According to a comprehensive report from blockchain intelligence firm TRM Labs, illicit cryptocurrency inflows reached a staggering $158 billion in 2025, marking a five-year peak and reversing a previous multi-year decline. This represents a sharp 145% increase from the $64.5 billion recorded in 2024. The surge was largely driven by sophisticated, state-aligned financial networks, particularly those linked to Russia, using crypto to evade international sanctions.
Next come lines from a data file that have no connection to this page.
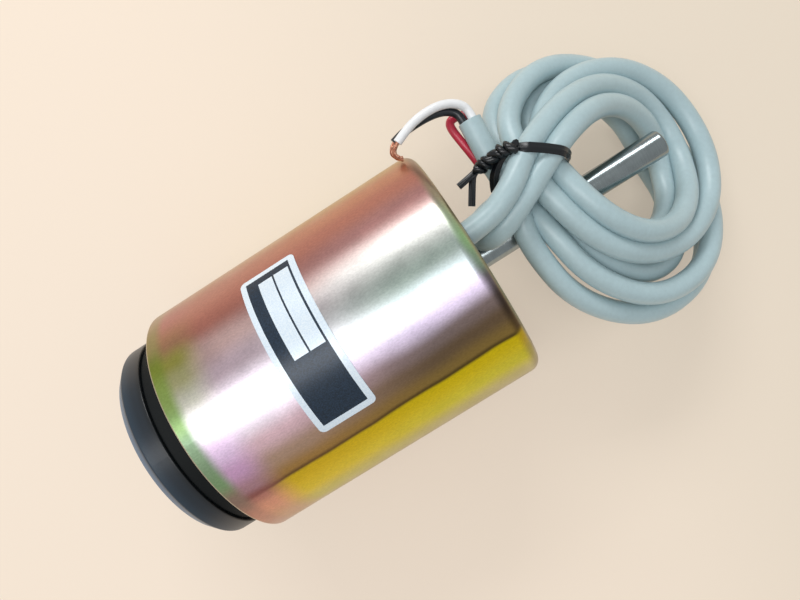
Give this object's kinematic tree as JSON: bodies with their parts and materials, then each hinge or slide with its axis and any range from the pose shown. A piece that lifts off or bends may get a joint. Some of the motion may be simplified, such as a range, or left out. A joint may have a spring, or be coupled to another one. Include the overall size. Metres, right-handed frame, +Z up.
{
  "type": "tubular push solenoid",
  "caption": "Tubular push solenoid: plated steel case with a long plain rod out of the front, a black end cap on the plunger and a coiled lead with bare core ends.",
  "frame": {"origin": "centre of the four fixing holes, on the rod's axis, in the plane of the case's front face", "axes": "+X along the rod, out of the front face; +Z up as the solenoid lies on its side, with the label on top; the table is the plane Z = -0.035"},
  "size_m": [0.1861, 0.084, 0.0702],
  "materials": {
    "zinc_plate": "drawn steel, zinc plated and yellow passivated, iridescent satin",
    "pole_steel": "turned low-carbon steel, thin zinc plate",
    "bronze": "oil-filled sintered bronze",
    "brass": "drawn brass",
    "nylon": "moulded glass-filled nylon",
    "copper": "copper wire",
    "tape": "polyester film tape",
    "black_rubber": "moulded rubber, matt",
    "sleeve": "heat-shrink sleeve",
    "label_film": "printed metallised film",
    "grey_pvc": "grey PVC jacket",
    "core_white": "white PVC",
    "core_black": "black PVC",
    "core_red": "red PVC",
    "tie_black": "plastic coated wire tie",
    "ground_steel": "ground and polished steel",
    "spring_steel": "spring steel",
    "cap_black": "moulded slate-black plastic, satin",
    "screw_steel": "black oxide steel"
  },
  "bodies": {
    "housing": {"case_can": "zinc_plate", "front_pole": "pole_steel", "front_bush": "bronze", "stop_shim": "brass", "guide_tube": "brass", "bobbin": "nylon", "winding": "copper", "winding_tape": "tape", "rear_plate": "pole_steel", "rear_bush": "bronze", "lead_grommet": "black_rubber", "splice_sleeves": "sleeve", "inner_cores": "core_white", "rating_label": "label_film", "cable_lead": "grey_pvc", "cable_coil": "grey_pvc", "cable_tail": "grey_pvc", "core_white": "core_white", "core_black": "core_black", "core_red": "core_red", "bare_strands": "copper", "twist_tie": "tie_black"},
    "plunger_unit": {"plunger": "pole_steel", "push_rod": "ground_steel", "rod_pin": "spring_steel", "cushion_ring": "black_rubber", "rear_cap": "cap_black", "cap_washer": "screw_steel", "cap_screw": "screw_steel"}
  },
  "joints": [
    {"name": "plunger_slide", "type": "slide", "parent": "housing", "child": "plunger_unit", "axis": [1, 0, 0], "range_m": [-0.01, 0]}
  ]
}
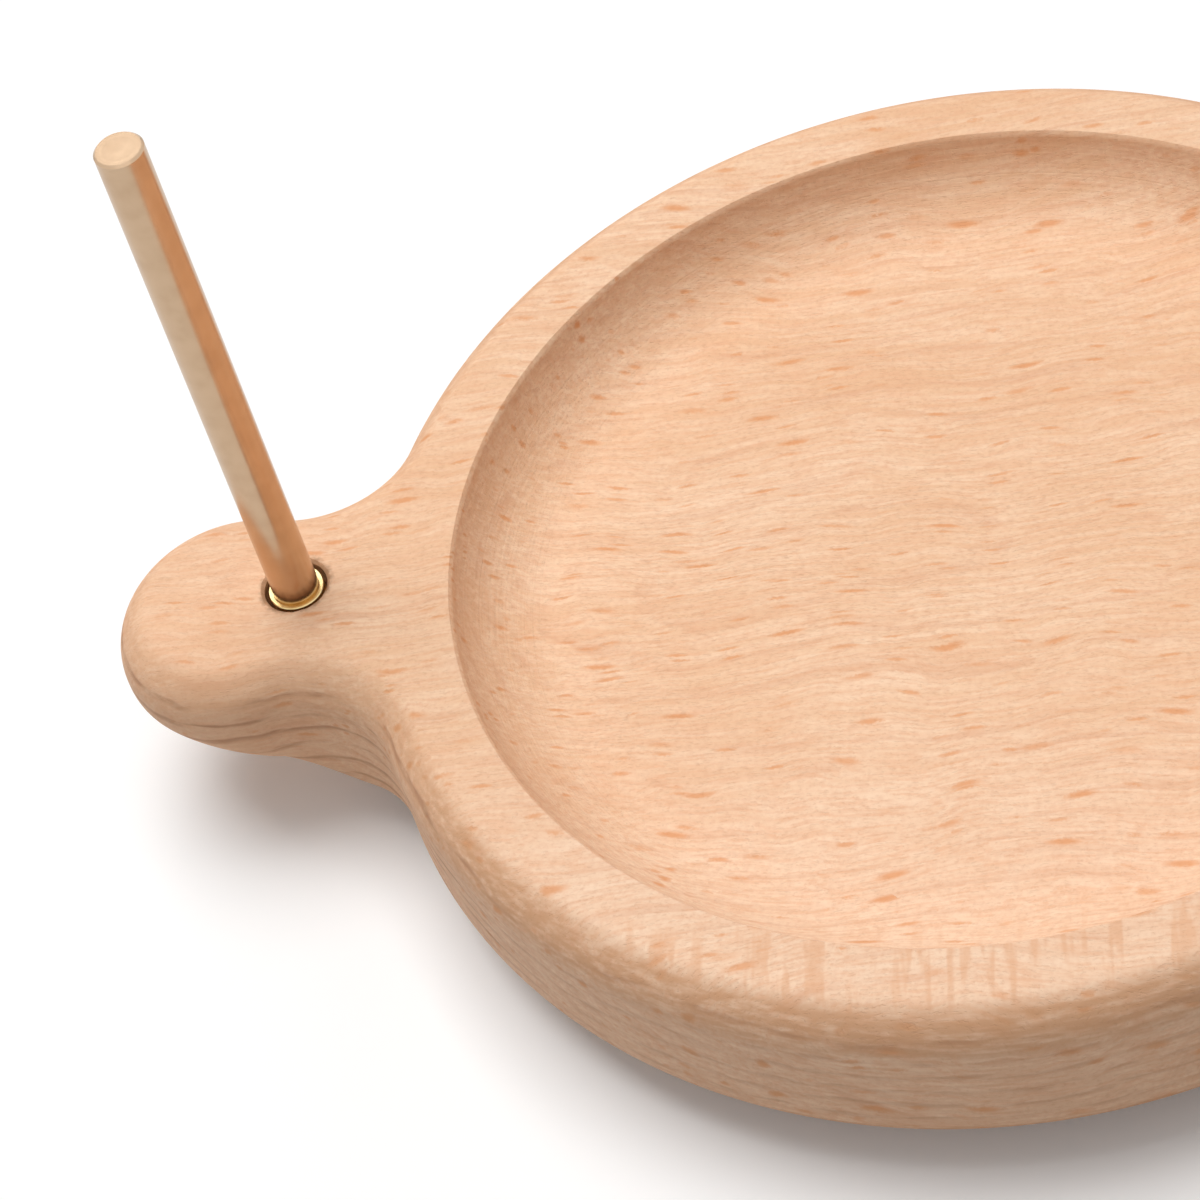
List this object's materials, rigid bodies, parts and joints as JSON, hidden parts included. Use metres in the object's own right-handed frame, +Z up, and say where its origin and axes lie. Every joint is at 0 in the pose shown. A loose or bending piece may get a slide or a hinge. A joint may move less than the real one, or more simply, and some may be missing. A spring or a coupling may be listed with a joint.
{
  "type": "yarn swift",
  "caption": "Dished round wooden plate that turns on a slim hidden ball ring, with a rounded thumb at one side carrying an upright screw-in brass rod that holds or guides yarn.",
  "frame": {"origin": "on the axis that the plate turns about, on the surface that the holder stands on, which is the underside of the anti-slip ring", "axes": "+Z up along the turning axis and the rod; -X from the turning axis towards the rod and its thumb, +X away from it along the wood's grain; +Y completes the right-handed frame"},
  "size_m": [0.1867, 0.154, 0.1055],
  "materials": {
    "beech": "sanded and oiled beech, satin",
    "insert_brass": "bright turned brass",
    "rod_brass": "drawn brass rod, satin",
    "ring_aluminium": "turned aluminium, satin",
    "ball_steel": "polished bearing steel",
    "screw_steel": "zinc plated steel",
    "cage_nylon": "natural nylon",
    "grip_rubber": "matt anti-slip rubber"
  },
  "bodies": {
    "foot": {"bearing_outer_ring": "ring_aluminium", "grip_ring": "grip_rubber", "filling_plug": "cage_nylon"},
    "plate": {"base_plate": "beech", "threaded_insert": "insert_brass", "bearing_inner_ring": "ring_aluminium", "ring_screws": "screw_steel"},
    "cage": {"ball_cage": "cage_nylon", "bearing_balls": "ball_steel"},
    "rod": {"yarn_rod": "rod_brass"}
  },
  "joints": [
    {"name": "plate_spin", "type": "hinge", "parent": "foot", "child": "plate", "pos_m": [0, 0, 0.00575], "axis": [0, 0, 1], "continuous": true},
    {"name": "cage_spin", "type": "hinge", "parent": "foot", "child": "cage", "pos_m": [0, 0, 0.00575], "axis": [0, 0, 1], "continuous": true},
    {"name": "rod_lift", "type": "slide", "parent": "plate", "child": "rod", "axis": [0, 0, 1], "range_m": [0, 0.02]}
  ],
  "couplings": [
    {"joint": "cage_spin", "follows": "plate_spin", "ratio": 0.4756}
  ]
}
The report highlights the A7 network, a Kremlin-backed financial architecture, as a primary conduit. This network connects Russian actors with counterparts in China, Southeast Asia, and Iran, functioning as a dedicated sanctions evasion infrastructure. In 2025, the A7 group of wallets alone added $39 billion in sanctions-evasion activity. Leaked internal communications allowed TRM to attribute specific wallet clusters to this coordinated activity.
Stablecoins were the vehicle of choice, facilitating nearly 95% of inflows to sanctioned entities. While Tether (USDT) was widely used, the report specifically identifies the A7A5 stablecoin as a critical tool within these evasion networks. The use of A7A5 to evade sanctions increased by over 400% year-on-year, with the token processing a total volume of $72 billion. TRM's analysis indicates approximately 34% of A7A5's trading volume was wash trading, artificially inflating its apparent liquidity.
The ecosystem supporting these flows involved authorized exchanges like Garantex and Grinex, which maintained a two-way exposure worth over $2 billion with the A7 network. Furthermore, illicit participants increasingly shifted to high-risk services and decentralized platforms, where related flows surged by more than 200% between 2024 and 2025.
Parallel to the Russian networks, Chinese-language underground banking services processed an adjusted crypto volume of $103 billion in 2025, a massive increase from just $123 million in 2020. These networks assist in large-scale stablecoin transactions, integrating crypto into formal systems through OTC brokers and money-mule networks to support scams, cybercrime, and sanctions evasion.
Beyond sanctions evasion, other crime categories also grew: hacked or stolen funds rose 31% to $2.87 billion (driven by fewer but larger attacks), darknet market activity expanded 20%, and scams funneled about $35 billion to fraud-linked wallets. Despite the absolute increase, the proportion of illicit activity to total crypto volume slightly declined to 1.2% in 2025 from 1.3% in 2024, as overall market volume grew.
The report also notes sustained crypto use in other sanctioned economies like Iran (processing ~$10 billion in transactions) and Venezuela, where stablecoins are used for payments and remittances. TRM concludes that digital assets have transformed into a "peripheral technology to embedded financial infrastructure," presenting enforcement agencies with increasingly advanced, state-sponsored evasion systems.